Off-set, Ferrell is known for his low-key manner, often surprising those who haven’t worked with him before.
“That’s true. But I don’t think I’m the guy who after, ‘Cut!’, literally sits in the corner,” he says, imitating a comatose person, staring into space without moving for an uncomfortably long moment.
“We all engage in doing off-camera bits while just conserving energy for a long shooting day.”
Poehler, a frequent collaborator with Ferrell during their SNL reign, was unsurprised. “Will is not the kind of guy who is constantly looking for attention or validation throughout the day like some other people. He is a natural captain and when you are a leader you don’t always have to tell everybody you are,” says his co-star in The House, having previously shared just a few minutes of big-screen time in Blades of Glory ten years earlier.

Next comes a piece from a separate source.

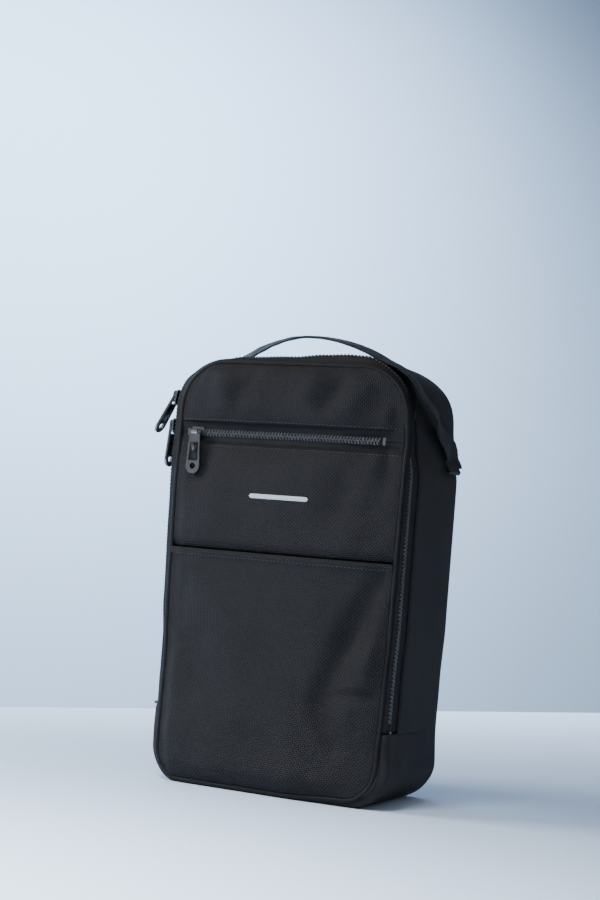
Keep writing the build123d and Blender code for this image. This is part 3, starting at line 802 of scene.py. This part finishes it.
# Back
BACK_INSET = REAR_PIPE_INSET + 0.8 * MM


def back_push(x, z):
    half = front_half_width(z, BACK_INSET)
    edge = min(half - abs(x), z - BACK_INSET, TOP_Z - BACK_INSET - z)
    crown = 3.4 * MM * smooth(edge, -2 * MM, 34 * MM)
    broad = noise.noise(Vector((x, 8.3, z)) * 12.0)
    fine = noise.noise(Vector((x, 3.7, z)) * 40.0)
    uneven = smooth(edge, 0.0, 12 * MM) * (1.6 * MM * broad + 0.5 * MM * fine)
    return crown + uneven - 0.6 * MM * bell(edge, 3 * MM)


def flat_sheet(name, inset, z_low, z_high, place):
    """A sheet that fills the outline at an inset, between two heights."""
    low, high = max(z_low, inset + END_GAP), min(z_high, TOP_Z - inset - END_GAP)
    return grid_piece(name, sheet_rows(spread(low, high, 4 * MM), inset, 4 * MM, place))


def back_point(x, z):
    return soften(Vector((x, BACK_Y - 0.4 * MM + back_push(x, z), z)))


back_cloth = flat_sheet("back_cloth", BACK_INSET, 0.0, TOP_Z, back_point)
back_cloth.data.flip_normals()
finish_piece(thicken(back_cloth, CLOTH_THICKNESS), BALLISTIC, "shell",
             ("back_panel", "back_foam"))

# Linings
QUILT_STEP = 42 * MM


def quilted(x, z):
    """A soft lining's rise between its quilting lines."""
    nearest = abs((z / QUILT_STEP) % 1.0 - 0.5) * 2
    return 0.7 * MM * (1 - nearest ** 6) + 0.25 * MM * noise.noise(Vector((x, 5.0, z)) * 50.0)


def lining_sheet(name, node, z_low, z_high, inwards, body, replaced):
    """A lining laid on the inner face of a wall. inwards is the side of Y that the bag's inside lies on."""
    low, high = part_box(node)
    face = high.y if inwards > 0 else low.y
    piece = flat_sheet(name, LINING_INSET + 0.6 * MM, z_low, z_high,
                       lambda x, z: Vector((x, face - inwards * (1.2 * MM - quilted(x, z)), z)))
    if inwards > 0:
        piece.data.flip_normals()
    return finish_piece(thicken(piece, 0.5 * MM), LINING, body, replaced)


lining_sheet("back_lining_cloth", "back_lining", 0.0, TOP_Z, -1, "shell", ("back_lining",))
lining_sheet("front_lining_cloth", "front_lining", FOLD_Z + 0.4 * MM, TOP_Z, 1, "front",
             ("front_lining", "pocket_backing"))
lining_sheet("base_front_lining_cloth", "base_front_lining", 0.0, FOLD_Z - 0.4 * MM, 1, "shell",
             ("base_front_lining",))


def gusset_lining_cloth(name, node, s_low, s_high):
    low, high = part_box(node)
    depths = spread(low.y + 0.2 * MM, high.y - 0.4 * MM, 4 * MM)
    rows = []
    for s in spread(s_low, s_high, 4 * MM):
        ripple = [0.5 * MM * noise.noise(rim(s, 0.0, y) * 40.0) for y in depths]
        rows.append([(rim(s, LINING_INSET + 0.1 * MM + lift, y), (s, y)) for lift, y in zip(ripple, depths)])
    piece = thicken(grid_piece(name, rows), 0.5 * MM)
    return finish_piece(piece, LINING, "shell", (node,))


gusset_lining_cloth("side_lining_cloth", "gusset_lining", 0.6 * MM, ZIP_LENGTH - 0.6 * MM)
gusset_lining_cloth("base_lining_cloth", "base_lining", ZIP_LENGTH + 0.6 * MM, LOOP_LENGTH - 0.6 * MM)

# Main zip teeth
TOOTH_PITCH = 3.3 * MM
TOOTH_HALF_THICK = 1.4 * MM
TOOTH_SIDE = [(-0.75, 0.46), (0.3, 0.66), (1.0, 0.42), (1.8, 0.66), (3.0, 0.66)]
REAR_ROW_SINK = 0.4 * MM


def tooth_solid():
    """One moulded tooth: head, neck and root, seen from outside; its head reaches over the centre line."""
    upper = [(half * MM, reach * MM) for reach, half in TOOTH_SIDE]
    lower = [(-half * MM, reach * MM) for reach, half in reversed(TOOTH_SIDE)]
    thick = TOOTH_HALF_THICK
    levels = [(-thick, 0.8), (-0.6 * thick, 1.0), (0.5 * thick, 1.0), (thick, 0.72)]
    return solid_between(upper + lower, levels)


TOOTH = tooth_solid()


def faceted(piece):
    for polygon in piece.data.polygons:
        polygon.use_smooth = False
    return piece


def main_teeth(side):
    """The row of teeth behind (side 1) or in front of (side -1) the zip's centre line."""
    parts = []
    clear = 6 * MM
    count = int((ZIP_LENGTH - 2 * clear) / TOOTH_PITCH)
    offset = clear + (TOOTH_PITCH / 2 if side > 0 else 0.0)
    for i in range(count):
        s = offset + i * TOOTH_PITCH
        inset = CHAIN_DEPTH + (REAR_ROW_SINK if side > 0 else 0.0)
        origin = soften(rim(s, inset, ZIP_Y))
        along = (soften(rim(s + MM, inset, ZIP_Y)) - origin).normalized()
        out = outline_at(s)[1]
        out = (out - along * out.dot(along)).normalized()
        parts.append(placed(TOOTH, origin, along, Vector((0, side, 0)), out))
    return parts


for tooth_row, tooth_side, tooth_body in (("outer", 1, "shell"), ("inner", -1, "front")):
    row_piece = join_meshes(f"main_zip_{tooth_row}_row", main_teeth(tooth_side))
    finish_piece(clean(faceted(row_piece)), TEETH, tooth_body, (f"main_zip_teeth_{tooth_row}",))

# Pocket zip
POCKET_Y = (pocket_low.y + pocket_high.y) / 2
POCKET_TOOTH_PITCH = 2.9 * MM
POCKET_TAPE_REACH = 11.5 * MM
POCKET_TOOTH_SLANT = math.radians(24)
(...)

If first-time director Andrew Jay Cohen was nervous about issuing orders to his illustrious cast on The House, then Ferrell put him at ease. “Will is very reserved and gentle. He has such an approachability and sweetness; he’s not at all like the characters he plays – but when the camera is rolling, he’s almost possessed.”
A former member of comedy troupe The Groundlings, it’s to Ferrell’s solid reputation that he was able to pick up the phone to Jeremy Renner and get him on board as a gangster in The House.
“You call a bunch of people and you have a long list and 90 per cent of them say no and then someone says: ‘What about Jeremy Renner? He’ll never do it!’ And then he decides he’s gonna do it and you’re like: ‘Wow, that’s great!’” says a modest Ferrell who frequently refuses to take credit on his friends’ films, slipping without fanfare into Starsksy and Hutch as Big Earl, the legendary crasher Chazz Reinhold in Wedding Crashers or as a sleazy mattress salesman in The Internship.
Carving out his name as a comedy icon, 11 years ago he made his entry into the semi-serious world, co-starring with Emma Thompson and Dustin Hoffman in Marc Forster’s fantasy dramedy Stranger Than Fiction. “It’s one of my favourite things that I’ve ever gotten to do,” he recalls today. “I’ve done a couple of other things in that same vein but it’s easier said than done because no matter how high you are on the food chain, there’s still obstacles and you’re still put in categories and boxes, so it’s sometimes hard to be considered for those types of projects.”
Turning 50 on July 16, Ferrell adds, somewhat wistfully, “But I’m always open for that stuff.”
Looking back on his comedy roots, he discovered his funny bone early. “For me the quickest way to make friends was either through sports or trying to be funny, so I think on the playground I figured out how to run into a door – and kick the bottom of the door and throw your head back as if you’ve smacked into the door. I did it one day in class and people were laughing, and I was like ‘That will be a go-to. OK’. But at the same time I was a nerdy good student. I wasn’t dancing on top of the table.”